In this embodiment, the named entity recognition model is obtained by pre-training through the following steps: obtaining a pre-training BERT model; acquiring training corpus data corresponding to a numerical control machine tool, wherein the training corpus data comprises a plurality of text word vectors and entity marking information corresponding to the text word vectors; and iteratively updating the BERT parameters of the pre-trained BERT model according to the training corpus data, a preset loss function and a preset loss threshold, and obtaining the trained named entity recognition model.
Specifically, in this embodiment, the obtaining of the corpus data corresponding to the numerical control machine tool includes: acquiring a training corpus text corresponding to the numerical control machine tool, wherein the training corpus text comprises a plurality of text sentences and entity marking information corresponding to each text sentence; and inputting each text sentence into a vector conversion model trained in advance to obtain a text word vector corresponding to each text sentence, and constructing the training corpus data according to the text word vector and the entity marking information.
In this embodiment, in order to reduce the repeated data processing process, the text data set of the numerical control machine tool may be directly processed (e.g., sentence segmentation, word segmentation, stop word removal processing, and the like) to obtain each text word vector, and after entity labeling is performed on each text word vector, corresponding training corpus data is obtained, where the training corpus text is a text in the text data set of the numerical control machine tool. In an application scenario, the corpus data after the labeling and other processing has been completed by other people may also be used, and is not specifically limited herein.
In another application scenario, after the corresponding vector conversion model is obtained, a vector dictionary in the field of the numerical control machine tool, that is, a set composed of natural language words, word semantic vectors (that is, text word vectors) and corresponding relations thereof, may also be obtained in advance directly according to the training corpus data and the vector conversion model. Therefore, in the using process, for a word in a natural language format, the corresponding text word vector can be directly searched and obtained in the dictionary without calling a model for calculation, and the data processing efficiency is further improved.
In this embodiment, the vector transformation model is obtained by training according to the following steps: acquiring a corpus corresponding to the field of the numerical control machine tool, and generating a random initial semantic numerical value vector for each word in the corpus by using a word2vec model; traversing each word in each sentence by taking the sentence in the corpus as a unit according to a sliding window sampling mode, using the words on two sides of each word as dependent variables for predicting a middle word, and performing self-training on the word2vec model according to a prediction result; and taking the trained word2vec model as the vector conversion model.

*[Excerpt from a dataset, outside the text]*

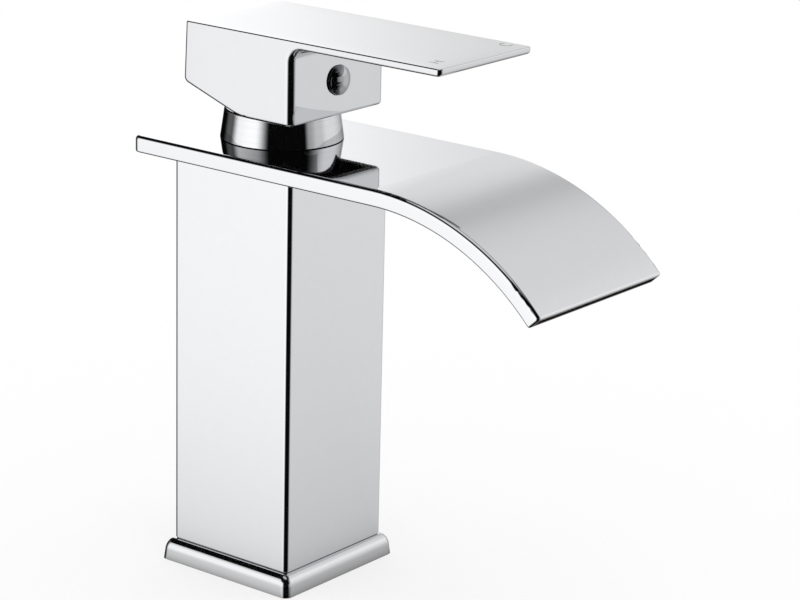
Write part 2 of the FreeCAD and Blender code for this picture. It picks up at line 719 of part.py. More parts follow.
def make_handle():
    """Hollow handle: cavity from below, boss with the square socket, and the screw's hole from the front."""
    body = handle_body()
    roof = handle_top - handle_roof
    front = handle_front - handle_wall
    back = handle_back_top - handle_wall
    cavity = block(-handle_half_width + handle_wall, handle_half_width - handle_wall, -front, back,
                   handle_bottom - past, roof)
    upright = [edge for edge in cavity.Edges if edge.BoundBox.ZLength > past]
    cavity = cavity.makeFillet(cavity_corner, upright)
    socket_half = stem_half + socket_play
    boss_half = socket_half + socket_wall
    boss = block(-boss_half, boss_half, -boss_half, boss_half, handle_bottom + boss_bottom, roof + past)
    boss_end = Vector(0, -front - past, plug_z)
    screw_boss = Part.makeCylinder(screw_boss_radius, front - boss_half + 2 * past, boss_end, Vector(0, 1, 0))
    body = body.cut(cavity).fuse([boss, screw_boss])
    socket_top = stem_top + socket_head_gap
    socket = block(-socket_half, socket_half, -socket_half, socket_half, handle_bottom, socket_top)
    face = Vector(0, -handle_front, plug_z)
    screw_hole = Part.makeCylinder(screw_radius, handle_front, face, Vector(0, 1, 0))
    plug_hole = Part.makeCylinder(plug_radius + plug_play, plug_depth, face, Vector(0, 1, 0))
    body = body.cut([socket, screw_hole, plug_hole]).removeSplitter()
    mouth = [edge for edge in body.Edges
             if abs(edge.BoundBox.YMax + handle_front) < close and edge.BoundBox.YLength < close
             and edge.BoundBox.XMax < plug_radius + fit_gap and edge.BoundBox.ZLength > plug_radius]
    return body.makeFillet(plug_rim, mouth)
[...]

Specifically, text corpora in the field of numerical control machine tools are sorted and collected from data such as technical manuals, research reports, processing schemes and the like to form a corpus, the corpus is received by using a word2vec model through an unsupervised training method, and random initial semantic numerical value vectors are generated for all words in the corpus. And traversing each word in each sentence by taking the sentence in the corpus as a unit and adopting a sliding window sampling mode, wherein the words on two sides of each word are used as dependent variables for predicting the middle word, so that self-training is carried out, and the obtained word2vec model after training can output word vectors which effectively reflect word semantics in the field of the numerical control machine according to the input text sentences.

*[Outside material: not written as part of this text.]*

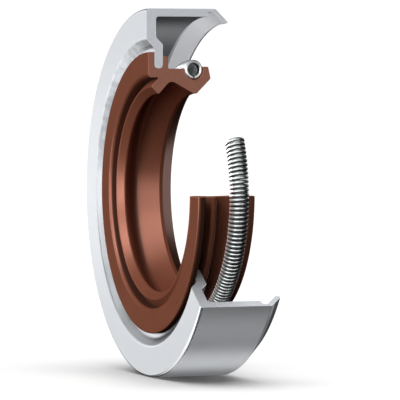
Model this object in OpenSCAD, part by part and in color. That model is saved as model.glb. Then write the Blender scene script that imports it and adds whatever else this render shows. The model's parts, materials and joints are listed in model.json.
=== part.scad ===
// Radial shaft seal, cut open to show its section. The shaft runs along Y and the flange
// faces -Y. Angles are measured about the shaft from the top (+Z) towards +X.

/* [Main sizes] */
// Diameter of the shaft that the lips run on
shaft_diameter = 28; // [20:0.5:31]
// Outside diameter of the metal case
housing_diameter = 52; // [50:0.5:64]
// Width from the flange face to the end of the tail
overall_width = 12.4; // [11.6:0.1:18]

/* [Metal case] */
// Wall of the cylindrical part
wall_thickness = 1.14; // [0.95:0.01:1.6]
// Thickness of the outer, flat part of the flange
flange_thickness = 1.42; // [1.1:0.02:1.8]
// Thickness of the flange foot that the rubber holds
foot_thickness = 1.26; // [0.9:0.02:1.6]
// How far the foot is set back from the flange face
foot_step = 1.2; // [0.8:0.05:1.8]
// Height of the foot's inner edge above the shaft
foot_height = 3.54; // [3.3:0.02:4.2]
// Slope of the step between flange and foot
step_angle = 45; // [35:1:60]
// Gap between the rubber's rim and the step
shoulder_gap = 0.55; // [0.2:0.05:1]
// Rounding of the front outer corner
front_corner_radius = 0.55; // [0.2:0.05:0.9]
// Rounding of the inside corner behind the flange
inside_corner_radius = 0.45; // [0.2:0.05:0.8]
// Angle by which the tail leans inwards
tail_angle = 45; // [30:1:55]
// How far the tail comes in from the outside diameter
tail_drop = 1.95; // [1.5:0.05:2.6]
// Thickness of the tail
tail_thickness = 0.64; // [0.45:0.02:0.8]
// Slope of the cut at the tail's end
tail_end_angle = 19; // [5:1:30]
// Depth of the relief groove inside the bend
groove_depth = 0.7; // [0.45:0.05:0.75]
// Width of the groove's floor
groove_width = 0.8; // [0.75:0.05:1.4]

/* [Sealing lip] */
// Depth of the main lip's contact line behind the flange face
lip_depth = 7.35; // [7.1:0.05:8]
// Width of the worn-in band on the main lip
lip_land = 0.5; // [0.3:0.05:0.8]
// Slope of the lip on the open side
back_angle = 45; // [40:1:52]
// Height of the corner behind the lip, above the shaft
back_height = 2.1; // [1.9:0.05:2.3]
// Height of the spring's rear wall above the shaft
retainer_height = 3.8; // [3.6:0.05:4.1]
// How far the rear wall leans forwards
retainer_lean = 0.38; // [0.1:0.02:0.5]
// Depth of the valley between the two lips
valley_depth = 3.66; // [3.4:0.02:3.8]
// Height of the valley's corner above the shaft
valley_height = 1.9; // [1.6:0.05:2]
// Height of the thin web that joins the lip to the rim
web_height = 3.52; // [3.3:0.02:3.6]
// Depth of the dust lip's edge
dust_depth = 1.82; // [1.75:0.02:2]
// Width of the dust lip's edge
dust_land = 0.24; // [0.1:0.02:0.4]
// Height of the dust lip's front corner above the shaft
dust_height = 1; // [0.8:0.05:1.1]
// Height of the rim in front of the foot, above the shaft
rim_height = 5.85; // [5.4:0.05:6.4]
// How far the rim's front is set back from the flange face
rim_recess = 0.26; // [0.1:0.02:0.5]
// Height of the rim's underside above the shaft
rim_underside = 2.27; // [2.15:0.02:2.4]
// Bevel of the rim's lower front edge
rim_bevel = 0.7; // [0.3:0.05:0.9]
// Height of the low collar behind the foot
collar_height = 5.3; // [4.8:0.05:5.7]
// Thickness of the collar behind the foot
collar_thickness = 0.8; // [0.6:0.05:1.1]

/* [Garter spring] */
// Outside diameter of the coil
coil_diameter = 2.8; // [2.4:0.05:2.85]
// Diameter of the spring wire
wire_diameter = 0.42; // [0.3:0.02:0.46]
// Distance from one turn to the next along the ring
coil_pitch = 0.572; // [0.55:0.002:0.8]
// Height of the ring's centreline above the shaft
spring_height = 3.38; // [3.34:0.02:3.5]
// How far the spring sits ahead of the main lip
spring_lead = 0.17; // [0.05:0.02:0.3]
// Free play between the coil and its groove
spring_clearance = 0.04; // [0.02:0.01:0.08]

/* [Cutaway] */
// Angle that is cut out of the metal case
case_cut = 125; // [90:1:150]
// Angle that is cut out of the rubber
rubber_cut = 90; // [60:1:90]
// Angle that is cut out of the spring
spring_cut = 64; // [30:1:80]

/* [Hidden] */
$fn = 144;
full_turn = 360;
arc_step = 15; // largest turn between two points of a rounded corner
seat_step = 7.5; // the same along the spring's groove
fine_round = 0.06;
soft_round = 0.2;

// Case, as [radius, depth behind the flange face]
case_radius = housing_diameter / 2;
inner_wall = case_radius - wall_thickness;
lip_radius = shaft_diameter / 2;
foot_back = foot_step + foot_thickness;
foot_edge = lip_radius + foot_height;
rim_radius = lip_radius + rim_height;
step_low = rim_radius + shoulder_gap;
step_high = step_low + foot_step / tan(step_angle);
// The back of the step lies one foot thickness behind its front.
step_back = step_high + foot_thickness / sin(step_angle);
tail_start = overall_width - tail_drop / tan(tail_angle);
tail_tip = [case_radius - tail_drop, overall_width];
tail_end = tail_thickness / sin(tail_angle + tail_end_angle);
tail_inside = tail_tip - tail_end * [sin(tail_end_angle), cos(tail_end_angle)];
groove_floor = inner_wall + groove_depth;
groove_rear = tail_inside[1] - (groove_floor - tail_inside[0]) / tan(tail_angle);
groove_front = groove_rear - groove_width;

// Rubber
lip_front = lip_depth - lip_land / 2;
lip_back = lip_depth + lip_land / 2;
back_depth = lip_back + back_height / tan(back_angle);
dust_front = dust_depth - dust_land / 2;
dust_corner = dust_front - dust_height;
dust_root = dust_corner + rim_underside - dust_height;
foot_middle = foot_step + foot_thickness / 2;
collar_back = foot_back + collar_thickness;

// Spring
ring_radius = lip_radius + spring_height;
spring_depth = lip_depth - spring_lead;
coil_radius = (coil_diameter - wire_diameter) / 2;
seat_radius = coil_diameter / 2 + spring_clearance;
web_radius = lip_radius + web_height;
seat_front_angle = 180 - asin((web_radius - ring_radius) / seat_radius);
seat_rear_angle = asin((lip_radius + retainer_height - soft_round - ring_radius) / seat_radius);
spring_sweep = full_turn - spring_cut;
turns = round(spring_sweep / full_turn * 2 * PI * ring_radius / coil_pitch);
half_turn_sweep = spring_sweep / turns / 2;
wire_step = 0.02; // by which every second half turn is thinner
wire_lap = 3; // angle that it runs into its neighbours

function unit(v) = v / norm(v);

// Points that round one corner of an outline: an arc that touches both of its sides.
function rounded_corner(before, corner, after, radius) =
    let (
        back = unit(before - corner),
        ahead = unit(after - corner),
        half = acos(back * ahead) / 2,
        centre = corner + unit(back + ahead) * radius / sin(half),
        start = corner + back * radius / tan(half) - centre,
        turn = (180 - 2 * half) * sign(cross(ahead, back)),
        steps = ceil(abs(turn) / arc_step)
    )
    [for (i = [0 : steps]) let (a = turn * i / steps)
        centre + [start[0] * cos(a) - start[1] * sin(a), start[0] * sin(a) + start[1] * cos(a)]];

function place(corner) = [corner[0], corner[1]];

// An outline from corners given as [radius, depth, rounding].
function rounded_outline(corners) =
    let (last = len(corners) - 1)
    [for (i = [0 : last]) each
        corners[i][2] == 0
            ? [place(corners[i])]
            : rounded_corner(
                place(corners[i == 0 ? last : i - 1]),
                place(corners[i]),
                place(corners[i == last ? 0 : i + 1]),
                corners[i][2])];

// Turns a section about the shaft, from the end of the cut round to the top.
module turned(cut) {
    rotate([-90, 0, 0])
        rotate_extrude(angle = full_turn - cut, start = cut - 90)
            children();
}

// One pressed sheet: wall, stepped flange with its foot, relief groove and inward tail.
module case_section() {
    polygon(rounded_outline([
        [case_radius, 0, front_corner_radius],
        [case_radius, tail_start, soft_round],
        [tail_tip[0], tail_tip[1], fine_round],
        [tail_inside[0], tail_inside[1], fine_round],
        [groove_floor, groove_rear, soft_round],
        [groove_floor, groove_front, 1.5 * soft_round],
        [inner_wall, groove_front, fine_round],
        [inner_wall, flange_thickness, inside_corner_radius],
        [step_back - flange_thickness / tan(step_angle), flange_thickness, 2 * soft_round],
        [step_back - foot_back / tan(step_angle), foot_back, 2 * soft_round],
        [foot_edge, foot_back, 0.44 * foot_thickness],
        [foot_edge, foot_step, 0.44 * foot_thickness],
        [step_low, foot_step, 1.5 * soft_round],
        [step_high, 0, soft_round],
    ]));
}

// The groove that the spring lies in, from the web down and up to the rear wall.
function spring_seat() =
    let (steps = ceil((full_turn + seat_rear_angle - seat_front_angle) / seat_step))
    [for (i = [0 : steps])
        let (a = seat_front_angle + (full_turn + seat_rear_angle - seat_front_angle) * i / steps)
        [ring_radius + seat_radius * sin(a), spring_depth + seat_radius * cos(a), 0]];

// The moulding before the flange foot is set into it.
module lip_section() {
    polygon(rounded_outline(concat(
        [
            [rim_radius, rim_recess, 2 * soft_round],
            [lip_radius + rim_underside + rim_bevel, rim_recess, soft_round],
            [lip_radius + rim_underside, rim_recess + rim_bevel, soft_round],
            [lip_radius + rim_underside, dust_root, 0.5 * soft_round],
            [lip_radius + dust_height, dust_corner, 0.5 * soft_round],
            [lip_radius, dust_front, 0],
            [lip_radius, dust_front + dust_land, 0],
            [lip_radius + valley_height, valley_depth, 3.5 * soft_round],
            [lip_radius, lip_front, 0],
            [lip_radius, lip_back, 0],
            [lip_radius + back_height, back_depth, soft_round],
            [lip_radius + retainer_height, back_depth - retainer_lean, soft_round],
            [lip_radius + retainer_height, spring_depth + seat_radius * cos(seat_rear_angle), 0],
        ],
        reverse(spring_seat()),
        [
            [web_radius, collar_back, soft_round],
            [lip_radius + collar_height, collar_back, 2 * soft_round],
            [lip_radius + collar_height, foot_middle, 0],
            [rim_radius, foot_middle, 0],
        ]
    )));
}

function reverse(list) = [for (i = [len(list) - 1 : -1 : 0]) list[i]];

module metal_case() {
    color("gainsboro")
        turned(case_cut)
            case_section();
}

module sealing_lip() {
    color("sienna")
        turned(rubber_cut)
            difference() {
                lip_section();
                case_section();
            }
}

// Half a turn of wire at the top of the ring, from its inner side over to its outer side.
// It starts and ends square to the shaft, so that the next half turn runs straight on.
module half_turn(wire, lap) {
    inner = (ring_radius - coil_radius) * [-sin(half_turn_sweep / 2), cos(half_turn_sweep / 2)];
    outer = (ring_radius + coil_radius) * [sin(half_turn_sweep / 2), cos(half_turn_sweep / 2)];
    middle = (inner + outer) / 2 - [0, ring_radius];
    chord = outer - inner;
    translate([middle[0], 0, middle[1]])
        rotate([0, -atan2(chord[1], chord[0]), 0])
            rotate_extrude(angle = 180 + 2 * lap, start = -lap, $fn = 36)
                translate([norm(chord) / 2, 0])
                    rotate(180)
                        circle(d = wire, $fn = 24);
}

// One wire: each half turn is the one before it, moved on and turned half way round.
// Every second one is a hair thinner and runs a little way into both of its neighbours.
module garter_spring() {
    color("silver")
        for (i = [0 : 2 * turns - 1])
            rotate([0, spring_cut + (i + 0.5) * half_turn_sweep, 0])
                translate([0, spring_depth, ring_radius])
                    rotate([0, 0, 180 * (i % 2)])
                        half_turn(wire_diameter - wire_step * (i % 2), wire_lap * (i % 2));
}

metal_case();
sealing_lip();
garter_spring();
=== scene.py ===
import json

import bpy
import numpy as np
from mathutils import Matrix, Vector
from mathutils.geometry import tessellate_polygon


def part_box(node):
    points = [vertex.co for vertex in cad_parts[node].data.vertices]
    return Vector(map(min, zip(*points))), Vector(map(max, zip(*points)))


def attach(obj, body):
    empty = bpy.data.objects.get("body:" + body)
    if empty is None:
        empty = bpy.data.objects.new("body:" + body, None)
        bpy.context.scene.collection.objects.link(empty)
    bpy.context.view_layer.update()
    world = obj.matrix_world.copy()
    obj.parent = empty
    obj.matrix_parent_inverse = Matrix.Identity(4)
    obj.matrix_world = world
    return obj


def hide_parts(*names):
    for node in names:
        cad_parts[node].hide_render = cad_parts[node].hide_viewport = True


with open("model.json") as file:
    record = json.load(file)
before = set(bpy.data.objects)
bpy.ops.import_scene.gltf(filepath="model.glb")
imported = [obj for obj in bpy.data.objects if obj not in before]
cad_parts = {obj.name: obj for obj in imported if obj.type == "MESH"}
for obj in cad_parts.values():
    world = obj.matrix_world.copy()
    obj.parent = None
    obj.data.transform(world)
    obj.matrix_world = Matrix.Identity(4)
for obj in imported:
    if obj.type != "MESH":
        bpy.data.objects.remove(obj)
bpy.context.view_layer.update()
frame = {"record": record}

# The metal case is one blank of cold-rolled sheet steel, 1.1 to 1.4 mm thick. It is deep-drawn
# to a cylinder with a stepped flange, and its rear edge is thinned and rolled inwards. The
# section was sawn and ground, so its cut faces are flat and finer than the pressed skin.
MM = 0.001
case_low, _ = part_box("metal_case")
case_radius = -case_low.z
overall_width = 12.4 * MM
bore = next(m for m in frame["record"]["mounts"] if m["name"] == "shaft_bore")
lip_radius = bore["dims"]["r_mm"] * MM
wall_thickness = 1.14 * MM
inner_wall = case_radius - wall_thickness
flange_thickness = 1.42 * MM
foot_thickness = 1.26 * MM
foot_front = 1.2 * MM
foot_back = foot_front + foot_thickness
foot_edge = lip_radius + 3.54 * MM
foot_rounding = 0.55 * MM
rim_radius = lip_radius + 5.85 * MM
step_low = rim_radius + 0.55 * MM
step_high = step_low + foot_front
step_back = step_high + foot_thickness * np.sqrt(2)
tail_drop = 1.95 * MM
tail_start = overall_width - tail_drop
tail_thickness = 0.64 * MM
tail_slope, trim_slope = np.radians([45, 19])
trim_width = tail_thickness / np.sin(tail_slope + trim_slope)
tail_inside = (
    case_radius - tail_drop - trim_width * np.sin(trim_slope),
    overall_width - trim_width * np.cos(trim_slope),
)
relief_depth, relief_width = 0.7 * MM, 0.8 * MM
groove_floor = inner_wall + relief_depth
groove_rear = tail_inside[1] - (groove_floor - tail_inside[0])
groove_front = groove_rear - relief_width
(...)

In this embodiment, the trained BERT model is a deep learning model, and specifically, the trained BERT model is used to extract information in the unstructured text and identify a corresponding named entity. In this embodiment, for the corpus training text, each entity is labeled in advance in the form of an entity start (B-), an entity middle section (I-), and a non-entity (O) in the text as corresponding entity labeling information, and then the training of the named entity is implemented according to the entity labeling information.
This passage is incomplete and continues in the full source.